Return the first line, the line containing "# The origin", and every line between them, exactly as they stand.

++++++++++++++++++++

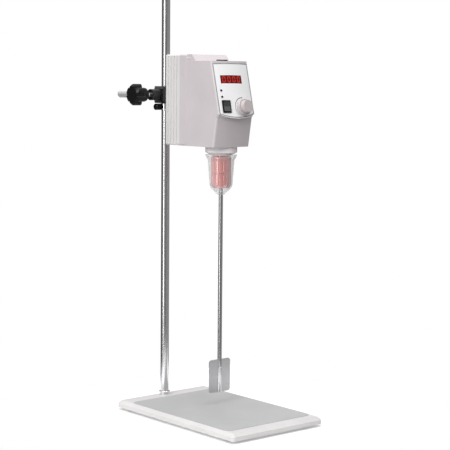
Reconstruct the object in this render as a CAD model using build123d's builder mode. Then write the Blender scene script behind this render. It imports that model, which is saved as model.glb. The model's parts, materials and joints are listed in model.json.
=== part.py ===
from build123d import *
from math import asin, atan2, cos, degrees, hypot, radians, sin, tan
import os

os.makedirs("parts", exist_ok=True)

# An overhead laboratory stirrer on its plate stand. All sizes are millimetres.
# +Z is up and the control panel faces -Y.
# The origin is on the bench, in the middle of the space that the stirrer fills.

# ---- Stand ----
base_width = 214.0
base_length = 340.5
base_thickness = 13.0
base_bevel_width = 6.5
base_bevel_height = 5.5
base_corner_radius = 7.0
film_thickness = 0.6
film_side_margin = 0.5
film_front_margin = 16.0
film_rear_margin = 30.0
film_corner_radius = 12.0
foot_diameter = 16.0
foot_taper = 8.0
foot_height = 5.0
foot_inset_x = 18.0
foot_inset_y = 28.0
foot_screw_diameter = 4.0
foot_screw_length = 8.0
foot_screw_head = 8.0
foot_screw_head_height = 1.6
rod_diameter = 16.0
rod_length = 800.0
rod_end_chamfer = 1.3
rod_x = -6.0
rod_setback = 17.5
rod_collar_wall = 2.5
rod_collar_height = 7.5
rod_collar_chamfer = 0.8
rod_bolt_diameter = 10.0
rod_bolt_grip = 22.0
rod_bolt_head = 16.0
rod_bolt_head_height = 4.9
rod_bolt_key = 9.0
rod_bolt_key_depth = 2.8
washer_diameter = 19.0
washer_thickness = 1.5
washer_gap = 0.6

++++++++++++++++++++

### Full response
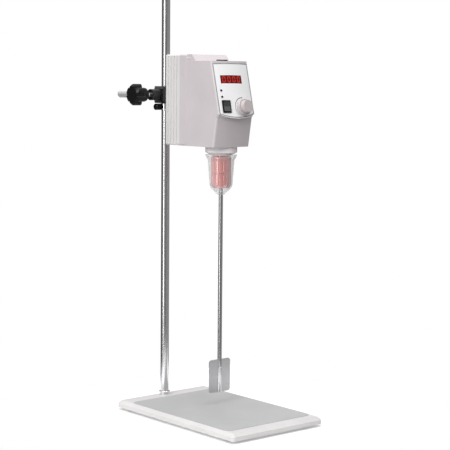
Reconstruct the object in this render as a CAD model using build123d's builder mode. Then write the Blender scene script behind this render. It imports that model, which is saved as model.glb. The model's parts, materials and joints are listed in model.json.
=== part.py ===
from build123d import *
from math import asin, atan2, cos, degrees, hypot, radians, sin, tan
import os

os.makedirs("parts", exist_ok=True)

# An overhead laboratory stirrer on its plate stand. All sizes are millimetres.
# +Z is up and the control panel faces -Y.
# The origin is on the bench, in the middle of the space that the stirrer fills.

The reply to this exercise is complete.